The bank-and-government goal of “less cash” is operationally harder than launching a new payment feature. It requires reliability at the point of payment, consumer confidence, and predictable dispute handling. It also intersects with fraud controls. A June 2025 regulatory modification published in Diario Oficial de la Federación strengthens requirements around the “Monto Transaccional del Usuario” (MTU). It requires institutions to allow users to modify MTU via electronic channels, and it requires additional authentication when an operation exceeds the user’s MTU, including secure alerts and confirmation steps when MTU is increased via non-presential electronic means.

From a policy perspective, the tradeoff is visible. Stronger authentication can reduce losses from account takeover and unauthorized transfers.

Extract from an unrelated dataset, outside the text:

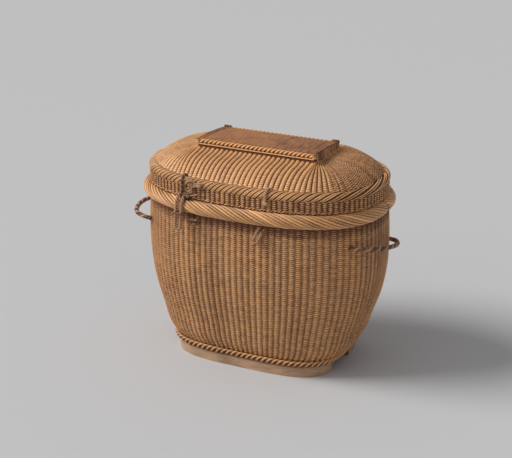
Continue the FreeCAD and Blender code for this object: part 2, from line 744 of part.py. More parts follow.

But every added step can also reduce adoption of instant payments, particularly for everyday purchases where speed is the selling point.  That tension helps explain why banking leaders are pressing for “simpler and friendlier” operating rules at the CoDi/DiMo level, while regulators push for tighter controls. 

For expat residents, the immediate consumer implication is not ideological; it is practical. Both CoDi and DiMo are anchored in Mexico-based deposit accounts and bank apps, and DiMo explicitly requires that a mobile number be linked to an account through the user’s financial institution.  That means expats who rely mainly on foreign accounts may not be able to use these systems directly, even if QR payments become more common. Likewise, if toll systems continue shifting toward tags, travelers who previously relied on cash may need to adapt, especially if cash-only lanes become limited or inconsistent by location.  ENIF’s regional contrasts—such as heavy cash use outside Mexico City and lower knowledge of CoDi/DiMo in the south—also signal that adoption will likely be uneven, at least in the near term.